I was given a scorecard recently called something like ‘Buzzword Bingo‘. The idea was that the card was taken to business meetings and as each buzzword (e.g., paradigm shift) was used attendees could tick them off. Once all buzzwords on a card had been used the winner shouted “Bingo!”
This activity was created because so many of our communications and meetings are filled with jargon or trite phrases, many of which are not understood by ‘outsiders’ to the group. The general understanding is that everyone understands what we mean and if they don’t we’re seen to be somehow set apart in our understanding or connections.
“Positive People Attract Positive People” is one of these buzzword phrases that I’ve had quoted to me in meetings.
But is it true?
My response would be “Partly!”
I think that the truly positive person attracts all sorts of people; some positive, some neutral and some negative in their personality and/or outlook.
There is a lot of talk about the power of positive thinkers but this seems to imply that the positive thought in itself has some sort of mystical or magical power to bring about change.
We as people respond to emotional stimuli far more than thought waves. What effect do positive people have on us? They make us feel better; they lift our spirits; they put a smile on our face. But the truly positive people are those who do not play down adversity when it strikes. The truly positive person looks for a way through which takes into account the pain or hardship faced; they don’t deny it exists and think that just by having positive thoughts the adversity will go away. They are grounded in reality and they are grounded in the acknowledgement of human frailty and failing. It is their ability to withstand these storms and come out of the other side, often changed for the better that sets them apart. On the contrary, my experience of positive thinkers is that many seem to cave-in when the storms break, live in denial or pass the blame onto other people. They fail to be accountable or take any responsibility for what is happening and as such, they are usually impotent to effect any real, lasting change.
I think that we tend to forget that positive people do have needs and struggles of their own and because of their personality and their positive outlook, they are potentially open to neglect and dare I say, abuse; intentional or unintentional.
Let me offer an example from a friend.
Their daughter is positive and caring. She has a boyfriend who has a need to for attention. Perfect match one may think, but no. What has happened is that the daughter has become so focussed on meeting the needs of her boyfriend that she is losing sight of what is really happening. The boyfriend is becoming the focus of her energies; his friends are becoming her friends whilst many of her long-term friends are being dropped. In essence, the positive person is suffering most through her positive outlook. She is losing the ability to be objective.

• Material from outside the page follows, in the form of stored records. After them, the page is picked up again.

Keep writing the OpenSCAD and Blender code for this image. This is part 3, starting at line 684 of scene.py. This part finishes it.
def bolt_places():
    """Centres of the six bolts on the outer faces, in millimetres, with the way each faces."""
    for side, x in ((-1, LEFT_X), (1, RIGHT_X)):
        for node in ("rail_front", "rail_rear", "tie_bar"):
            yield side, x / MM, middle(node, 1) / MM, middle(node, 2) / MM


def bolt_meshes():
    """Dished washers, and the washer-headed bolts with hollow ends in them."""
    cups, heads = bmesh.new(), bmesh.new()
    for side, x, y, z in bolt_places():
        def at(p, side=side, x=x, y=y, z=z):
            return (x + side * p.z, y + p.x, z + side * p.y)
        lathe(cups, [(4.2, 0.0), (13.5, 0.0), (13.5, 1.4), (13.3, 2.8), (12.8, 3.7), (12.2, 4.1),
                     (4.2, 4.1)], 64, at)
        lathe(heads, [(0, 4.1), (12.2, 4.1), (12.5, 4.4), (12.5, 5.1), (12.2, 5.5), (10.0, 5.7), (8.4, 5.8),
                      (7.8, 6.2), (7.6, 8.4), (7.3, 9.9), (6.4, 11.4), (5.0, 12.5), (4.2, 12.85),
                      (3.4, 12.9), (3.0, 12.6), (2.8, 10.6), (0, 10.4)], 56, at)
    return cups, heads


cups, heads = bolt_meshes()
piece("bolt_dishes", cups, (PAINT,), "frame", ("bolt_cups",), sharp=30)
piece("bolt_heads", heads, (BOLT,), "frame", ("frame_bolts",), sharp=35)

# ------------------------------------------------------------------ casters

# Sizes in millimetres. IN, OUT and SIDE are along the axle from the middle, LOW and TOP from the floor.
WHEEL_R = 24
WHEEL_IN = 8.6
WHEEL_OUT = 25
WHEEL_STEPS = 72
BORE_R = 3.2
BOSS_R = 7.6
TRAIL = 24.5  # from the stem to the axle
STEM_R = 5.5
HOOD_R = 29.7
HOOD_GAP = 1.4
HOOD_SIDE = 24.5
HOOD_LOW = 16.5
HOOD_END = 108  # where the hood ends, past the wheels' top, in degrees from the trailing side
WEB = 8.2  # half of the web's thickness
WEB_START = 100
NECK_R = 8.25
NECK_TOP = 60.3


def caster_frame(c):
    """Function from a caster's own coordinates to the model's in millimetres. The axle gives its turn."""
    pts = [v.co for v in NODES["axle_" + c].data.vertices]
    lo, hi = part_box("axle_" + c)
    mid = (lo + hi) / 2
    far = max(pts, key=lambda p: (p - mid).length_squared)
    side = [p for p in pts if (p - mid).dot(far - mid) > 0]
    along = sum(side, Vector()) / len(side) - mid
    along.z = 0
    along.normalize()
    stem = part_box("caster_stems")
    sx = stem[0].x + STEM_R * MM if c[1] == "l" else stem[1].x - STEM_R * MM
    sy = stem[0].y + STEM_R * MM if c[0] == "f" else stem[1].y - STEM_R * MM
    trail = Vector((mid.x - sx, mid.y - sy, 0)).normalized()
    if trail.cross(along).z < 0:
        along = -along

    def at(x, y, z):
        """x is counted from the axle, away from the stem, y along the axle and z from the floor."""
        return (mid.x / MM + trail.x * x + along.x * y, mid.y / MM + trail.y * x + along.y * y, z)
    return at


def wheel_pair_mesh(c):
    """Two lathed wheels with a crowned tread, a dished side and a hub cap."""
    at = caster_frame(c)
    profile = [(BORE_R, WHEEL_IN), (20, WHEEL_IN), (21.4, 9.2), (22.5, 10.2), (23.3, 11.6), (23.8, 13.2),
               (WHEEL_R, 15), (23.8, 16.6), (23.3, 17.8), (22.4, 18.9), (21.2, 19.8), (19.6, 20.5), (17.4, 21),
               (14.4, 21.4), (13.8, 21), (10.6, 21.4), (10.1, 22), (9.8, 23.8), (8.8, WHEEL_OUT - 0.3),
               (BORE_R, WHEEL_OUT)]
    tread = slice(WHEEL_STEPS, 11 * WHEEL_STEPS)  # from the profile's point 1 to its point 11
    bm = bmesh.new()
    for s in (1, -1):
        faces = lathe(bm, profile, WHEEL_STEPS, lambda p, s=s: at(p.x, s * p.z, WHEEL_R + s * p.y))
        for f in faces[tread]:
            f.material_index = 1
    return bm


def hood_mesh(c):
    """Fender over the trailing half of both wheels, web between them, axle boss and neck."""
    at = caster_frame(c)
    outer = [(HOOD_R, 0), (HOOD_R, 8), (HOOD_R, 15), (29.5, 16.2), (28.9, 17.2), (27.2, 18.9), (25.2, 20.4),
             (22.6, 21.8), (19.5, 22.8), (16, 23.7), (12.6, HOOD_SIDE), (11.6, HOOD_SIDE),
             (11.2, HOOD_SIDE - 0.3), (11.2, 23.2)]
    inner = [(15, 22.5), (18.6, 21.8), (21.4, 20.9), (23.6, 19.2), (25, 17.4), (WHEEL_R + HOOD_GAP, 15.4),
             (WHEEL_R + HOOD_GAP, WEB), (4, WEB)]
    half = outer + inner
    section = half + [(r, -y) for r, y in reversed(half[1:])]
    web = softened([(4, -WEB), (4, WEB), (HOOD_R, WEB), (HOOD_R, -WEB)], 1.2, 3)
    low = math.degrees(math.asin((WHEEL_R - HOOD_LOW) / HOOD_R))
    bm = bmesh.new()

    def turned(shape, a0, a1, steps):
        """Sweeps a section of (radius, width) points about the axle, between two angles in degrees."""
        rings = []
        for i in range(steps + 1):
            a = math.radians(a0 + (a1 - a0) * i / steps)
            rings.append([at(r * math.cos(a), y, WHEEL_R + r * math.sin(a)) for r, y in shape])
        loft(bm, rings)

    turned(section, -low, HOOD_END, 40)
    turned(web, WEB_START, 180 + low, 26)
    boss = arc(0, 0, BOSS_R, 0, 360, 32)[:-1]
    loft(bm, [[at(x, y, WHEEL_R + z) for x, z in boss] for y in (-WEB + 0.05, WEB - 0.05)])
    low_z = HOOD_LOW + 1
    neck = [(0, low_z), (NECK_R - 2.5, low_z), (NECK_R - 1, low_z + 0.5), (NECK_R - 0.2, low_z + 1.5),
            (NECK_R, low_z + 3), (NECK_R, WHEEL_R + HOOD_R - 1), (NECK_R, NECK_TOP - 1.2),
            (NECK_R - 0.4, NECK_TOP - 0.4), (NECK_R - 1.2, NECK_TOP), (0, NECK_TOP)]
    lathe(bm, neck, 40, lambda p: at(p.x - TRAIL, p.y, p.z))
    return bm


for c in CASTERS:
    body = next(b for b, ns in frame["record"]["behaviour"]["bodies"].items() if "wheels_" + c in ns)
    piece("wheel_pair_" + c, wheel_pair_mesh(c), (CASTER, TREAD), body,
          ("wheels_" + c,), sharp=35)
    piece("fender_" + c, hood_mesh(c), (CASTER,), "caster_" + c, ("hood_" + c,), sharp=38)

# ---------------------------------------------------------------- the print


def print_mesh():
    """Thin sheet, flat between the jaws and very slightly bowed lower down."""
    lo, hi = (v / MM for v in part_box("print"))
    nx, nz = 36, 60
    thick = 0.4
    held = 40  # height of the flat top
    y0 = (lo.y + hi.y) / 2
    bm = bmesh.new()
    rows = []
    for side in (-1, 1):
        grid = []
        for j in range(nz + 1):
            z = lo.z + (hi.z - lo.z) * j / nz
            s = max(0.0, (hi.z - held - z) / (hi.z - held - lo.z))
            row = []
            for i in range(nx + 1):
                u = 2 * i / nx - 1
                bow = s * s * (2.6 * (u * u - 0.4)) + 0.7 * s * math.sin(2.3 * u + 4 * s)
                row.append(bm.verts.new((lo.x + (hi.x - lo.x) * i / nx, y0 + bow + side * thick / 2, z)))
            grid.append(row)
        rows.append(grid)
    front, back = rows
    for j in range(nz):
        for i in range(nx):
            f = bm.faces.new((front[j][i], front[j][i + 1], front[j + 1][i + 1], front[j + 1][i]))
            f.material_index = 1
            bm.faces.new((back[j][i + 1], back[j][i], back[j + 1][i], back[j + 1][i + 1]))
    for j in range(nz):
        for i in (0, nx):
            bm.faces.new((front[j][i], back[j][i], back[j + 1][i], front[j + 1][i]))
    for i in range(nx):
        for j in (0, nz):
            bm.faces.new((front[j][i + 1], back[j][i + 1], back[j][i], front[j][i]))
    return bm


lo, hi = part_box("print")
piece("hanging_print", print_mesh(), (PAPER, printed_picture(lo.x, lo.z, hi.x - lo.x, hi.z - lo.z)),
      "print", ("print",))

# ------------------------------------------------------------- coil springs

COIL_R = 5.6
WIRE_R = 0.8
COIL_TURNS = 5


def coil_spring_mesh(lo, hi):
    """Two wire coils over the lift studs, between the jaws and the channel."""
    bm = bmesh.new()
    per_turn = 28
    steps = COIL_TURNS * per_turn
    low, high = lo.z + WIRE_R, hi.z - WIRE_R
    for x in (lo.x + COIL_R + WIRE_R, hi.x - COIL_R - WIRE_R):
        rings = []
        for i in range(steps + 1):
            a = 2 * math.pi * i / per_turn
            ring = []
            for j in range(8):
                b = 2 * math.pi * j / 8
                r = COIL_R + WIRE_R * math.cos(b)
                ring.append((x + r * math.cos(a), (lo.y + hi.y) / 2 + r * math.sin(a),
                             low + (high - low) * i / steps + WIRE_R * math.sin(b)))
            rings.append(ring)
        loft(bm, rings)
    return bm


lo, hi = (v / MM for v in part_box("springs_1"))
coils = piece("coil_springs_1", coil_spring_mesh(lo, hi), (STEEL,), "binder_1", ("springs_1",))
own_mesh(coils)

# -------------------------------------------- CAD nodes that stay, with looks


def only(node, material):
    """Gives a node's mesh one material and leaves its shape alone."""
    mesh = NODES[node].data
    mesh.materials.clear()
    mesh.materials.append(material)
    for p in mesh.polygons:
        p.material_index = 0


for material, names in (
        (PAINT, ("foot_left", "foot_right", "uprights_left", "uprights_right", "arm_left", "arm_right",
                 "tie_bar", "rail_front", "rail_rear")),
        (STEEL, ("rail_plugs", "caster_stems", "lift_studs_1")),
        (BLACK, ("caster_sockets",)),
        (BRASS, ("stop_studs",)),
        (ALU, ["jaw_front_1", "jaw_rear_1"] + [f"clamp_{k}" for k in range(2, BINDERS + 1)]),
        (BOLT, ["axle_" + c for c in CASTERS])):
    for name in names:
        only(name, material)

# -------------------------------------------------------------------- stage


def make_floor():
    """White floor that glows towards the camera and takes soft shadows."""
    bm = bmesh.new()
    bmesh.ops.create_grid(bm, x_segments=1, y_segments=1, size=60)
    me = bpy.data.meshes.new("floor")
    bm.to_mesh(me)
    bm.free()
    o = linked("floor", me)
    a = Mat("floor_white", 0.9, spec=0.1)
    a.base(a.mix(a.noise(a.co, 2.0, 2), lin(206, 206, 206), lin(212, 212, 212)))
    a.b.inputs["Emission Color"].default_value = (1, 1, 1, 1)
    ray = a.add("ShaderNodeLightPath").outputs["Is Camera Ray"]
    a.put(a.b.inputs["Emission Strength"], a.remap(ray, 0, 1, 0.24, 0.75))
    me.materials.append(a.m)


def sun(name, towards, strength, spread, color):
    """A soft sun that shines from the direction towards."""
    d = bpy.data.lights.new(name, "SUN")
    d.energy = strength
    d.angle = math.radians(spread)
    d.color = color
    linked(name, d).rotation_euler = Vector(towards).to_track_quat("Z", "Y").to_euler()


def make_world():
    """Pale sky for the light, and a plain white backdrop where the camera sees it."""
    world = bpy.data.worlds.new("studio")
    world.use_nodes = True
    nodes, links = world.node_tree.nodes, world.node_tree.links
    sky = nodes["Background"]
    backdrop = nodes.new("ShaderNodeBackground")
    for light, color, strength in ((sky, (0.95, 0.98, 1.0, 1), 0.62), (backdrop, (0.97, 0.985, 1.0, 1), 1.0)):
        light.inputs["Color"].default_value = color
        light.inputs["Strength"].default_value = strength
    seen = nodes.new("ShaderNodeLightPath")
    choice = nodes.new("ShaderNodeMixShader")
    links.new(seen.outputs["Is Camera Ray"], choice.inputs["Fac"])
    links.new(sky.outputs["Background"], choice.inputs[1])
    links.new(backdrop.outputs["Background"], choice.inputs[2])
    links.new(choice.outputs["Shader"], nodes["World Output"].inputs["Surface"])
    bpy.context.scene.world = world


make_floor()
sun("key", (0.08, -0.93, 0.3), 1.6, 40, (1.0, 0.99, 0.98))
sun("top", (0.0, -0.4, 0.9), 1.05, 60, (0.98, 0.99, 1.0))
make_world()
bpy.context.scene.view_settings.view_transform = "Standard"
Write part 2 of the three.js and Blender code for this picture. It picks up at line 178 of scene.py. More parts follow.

Our friend’s daughter cannot see what is happening but her friends can clearly see and are experiencing the changes in her life, personality and attitude. They have an outside, objective view of what is happening. So positive people need support from trusted friends an family who can often be objective about what is happening.
So often we focus on what’s in it for me? In so-doing, we lose sight of the fact that the very people who make a positive difference in our lives and the lives of others are often the ones who fall through the net and are most vulnerable.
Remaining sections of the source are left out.